WHAT IS EXPECTED
Nothing may be dropped or altered: reproduce all the data.

═══ RAW DATA

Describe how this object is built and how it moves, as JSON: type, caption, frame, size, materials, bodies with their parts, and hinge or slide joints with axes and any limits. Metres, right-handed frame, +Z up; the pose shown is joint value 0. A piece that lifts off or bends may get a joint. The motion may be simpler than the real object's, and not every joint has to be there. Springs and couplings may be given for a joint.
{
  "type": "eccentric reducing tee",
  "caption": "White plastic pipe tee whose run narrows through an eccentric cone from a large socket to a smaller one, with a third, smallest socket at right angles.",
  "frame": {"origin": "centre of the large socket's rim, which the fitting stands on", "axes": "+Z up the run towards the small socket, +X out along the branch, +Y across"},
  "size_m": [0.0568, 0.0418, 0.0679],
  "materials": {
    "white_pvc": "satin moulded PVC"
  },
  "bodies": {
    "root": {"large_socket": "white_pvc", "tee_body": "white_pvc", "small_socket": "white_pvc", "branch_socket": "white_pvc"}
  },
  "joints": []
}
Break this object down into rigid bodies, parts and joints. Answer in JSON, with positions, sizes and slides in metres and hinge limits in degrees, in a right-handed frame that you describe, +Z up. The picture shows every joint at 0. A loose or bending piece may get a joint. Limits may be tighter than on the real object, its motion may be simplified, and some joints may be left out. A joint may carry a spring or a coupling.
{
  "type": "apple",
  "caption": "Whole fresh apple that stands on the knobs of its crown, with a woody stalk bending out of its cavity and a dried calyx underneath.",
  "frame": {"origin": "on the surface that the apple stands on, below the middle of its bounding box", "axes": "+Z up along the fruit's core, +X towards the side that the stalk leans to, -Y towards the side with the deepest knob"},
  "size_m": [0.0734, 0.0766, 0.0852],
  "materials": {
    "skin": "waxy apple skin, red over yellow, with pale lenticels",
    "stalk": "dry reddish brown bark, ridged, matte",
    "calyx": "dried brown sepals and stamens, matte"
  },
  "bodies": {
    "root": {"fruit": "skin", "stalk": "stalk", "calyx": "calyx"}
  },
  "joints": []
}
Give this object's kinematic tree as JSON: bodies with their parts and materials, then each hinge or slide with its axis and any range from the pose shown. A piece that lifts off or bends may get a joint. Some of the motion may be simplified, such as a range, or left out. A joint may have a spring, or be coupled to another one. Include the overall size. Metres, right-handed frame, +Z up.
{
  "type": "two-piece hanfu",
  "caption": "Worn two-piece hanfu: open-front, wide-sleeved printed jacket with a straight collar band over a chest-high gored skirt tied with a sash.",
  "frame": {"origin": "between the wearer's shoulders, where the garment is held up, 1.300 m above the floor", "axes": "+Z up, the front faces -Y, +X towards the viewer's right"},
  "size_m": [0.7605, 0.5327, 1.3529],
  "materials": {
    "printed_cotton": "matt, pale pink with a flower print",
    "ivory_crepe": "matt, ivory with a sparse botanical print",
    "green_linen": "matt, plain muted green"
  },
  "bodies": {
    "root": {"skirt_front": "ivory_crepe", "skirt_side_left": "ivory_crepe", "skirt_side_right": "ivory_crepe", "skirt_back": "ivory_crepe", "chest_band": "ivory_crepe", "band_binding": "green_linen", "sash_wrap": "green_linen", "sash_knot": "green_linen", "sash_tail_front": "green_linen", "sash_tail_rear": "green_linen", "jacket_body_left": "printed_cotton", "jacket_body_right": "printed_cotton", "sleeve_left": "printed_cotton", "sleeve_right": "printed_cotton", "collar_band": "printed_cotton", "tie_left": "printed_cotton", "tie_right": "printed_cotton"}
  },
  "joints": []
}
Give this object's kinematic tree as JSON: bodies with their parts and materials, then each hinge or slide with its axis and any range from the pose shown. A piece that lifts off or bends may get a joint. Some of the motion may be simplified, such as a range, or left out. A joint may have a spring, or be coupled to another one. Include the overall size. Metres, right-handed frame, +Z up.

══════

EXERCISE ANSWER
Describe how this object is built and how it moves, as JSON: type, caption, frame, size, materials, bodies with their parts, and hinge or slide joints with axes and any limits. Metres, right-handed frame, +Z up; the pose shown is joint value 0. A piece that lifts off or bends may get a joint. The motion may be simpler than the real object's, and not every joint has to be there. Springs and couplings may be given for a joint.
{
  "type": "eccentric reducing tee",
  "caption": "White plastic pipe tee whose run narrows through an eccentric cone from a large socket to a smaller one, with a third, smallest socket at right angles.",
  "frame": {"origin": "centre of the large socket's rim, which the fitting stands on", "axes": "+Z up the run towards the small socket, +X out along the branch, +Y across"},
  "size_m": [0.0568, 0.0418, 0.0679],
  "materials": {
    "white_pvc": "satin moulded PVC"
  },
  "bodies": {
    "root": {"large_socket": "white_pvc", "tee_body": "white_pvc", "small_socket": "white_pvc", "branch_socket": "white_pvc"}
  },
  "joints": []
}
Break this object down into rigid bodies, parts and joints. Answer in JSON, with positions, sizes and slides in metres and hinge limits in degrees, in a right-handed frame that you describe, +Z up. The picture shows every joint at 0. A loose or bending piece may get a joint. Limits may be tighter than on the real object, its motion may be simplified, and some joints may be left out. A joint may carry a spring or a coupling.
{
  "type": "apple",
  "caption": "Whole fresh apple that stands on the knobs of its crown, with a woody stalk bending out of its cavity and a dried calyx underneath.",
  "frame": {"origin": "on the surface that the apple stands on, below the middle of its bounding box", "axes": "+Z up along the fruit's core, +X towards the side that the stalk leans to, -Y towards the side with the deepest knob"},
  "size_m": [0.0734, 0.0766, 0.0852],
  "materials": {
    "skin": "waxy apple skin, red over yellow, with pale lenticels",
    "stalk": "dry reddish brown bark, ridged, matte",
    "calyx": "dried brown sepals and stamens, matte"
  },
  "bodies": {
    "root": {"fruit": "skin", "stalk": "stalk", "calyx": "calyx"}
  },
  "joints": []
}
Give this object's kinematic tree as JSON: bodies with their parts and materials, then each hinge or slide with its axis and any range from the pose shown. A piece that lifts off or bends may get a joint. Some of the motion may be simplified, such as a range, or left out. A joint may have a spring, or be coupled to another one. Include the overall size. Metres, right-handed frame, +Z up.
{
  "type": "two-piece hanfu",
  "caption": "Worn two-piece hanfu: open-front, wide-sleeved printed jacket with a straight collar band over a chest-high gored skirt tied with a sash.",
  "frame": {"origin": "between the wearer's shoulders, where the garment is held up, 1.300 m above the floor", "axes": "+Z up, the front faces -Y, +X towards the viewer's right"},
  "size_m": [0.7605, 0.5327, 1.3529],
  "materials": {
    "printed_cotton": "matt, pale pink with a flower print",
    "ivory_crepe": "matt, ivory with a sparse botanical print",
    "green_linen": "matt, plain muted green"
  },
  "bodies": {
    "root": {"skirt_front": "ivory_crepe", "skirt_side_left": "ivory_crepe", "skirt_side_right": "ivory_crepe", "skirt_back": "ivory_crepe", "chest_band": "ivory_crepe", "band_binding": "green_linen", "sash_wrap": "green_linen", "sash_knot": "green_linen", "sash_tail_front": "green_linen", "sash_tail_rear": "green_linen", "jacket_body_left": "printed_cotton", "jacket_body_right": "printed_cotton", "sleeve_left": "printed_cotton", "sleeve_right": "printed_cotton", "collar_band": "printed_cotton", "tie_left": "printed_cotton", "tie_right": "printed_cotton"}
  },
  "joints": []
}
Give this object's kinematic tree as JSON: bodies with their parts and materials, then each hinge or slide with its axis and any range from the pose shown. A piece that lifts off or bends may get a joint. Some of the motion may be simplified, such as a range, or left out. A joint may have a spring, or be coupled to another one. Include the overall size. Metres, right-handed frame, +Z up.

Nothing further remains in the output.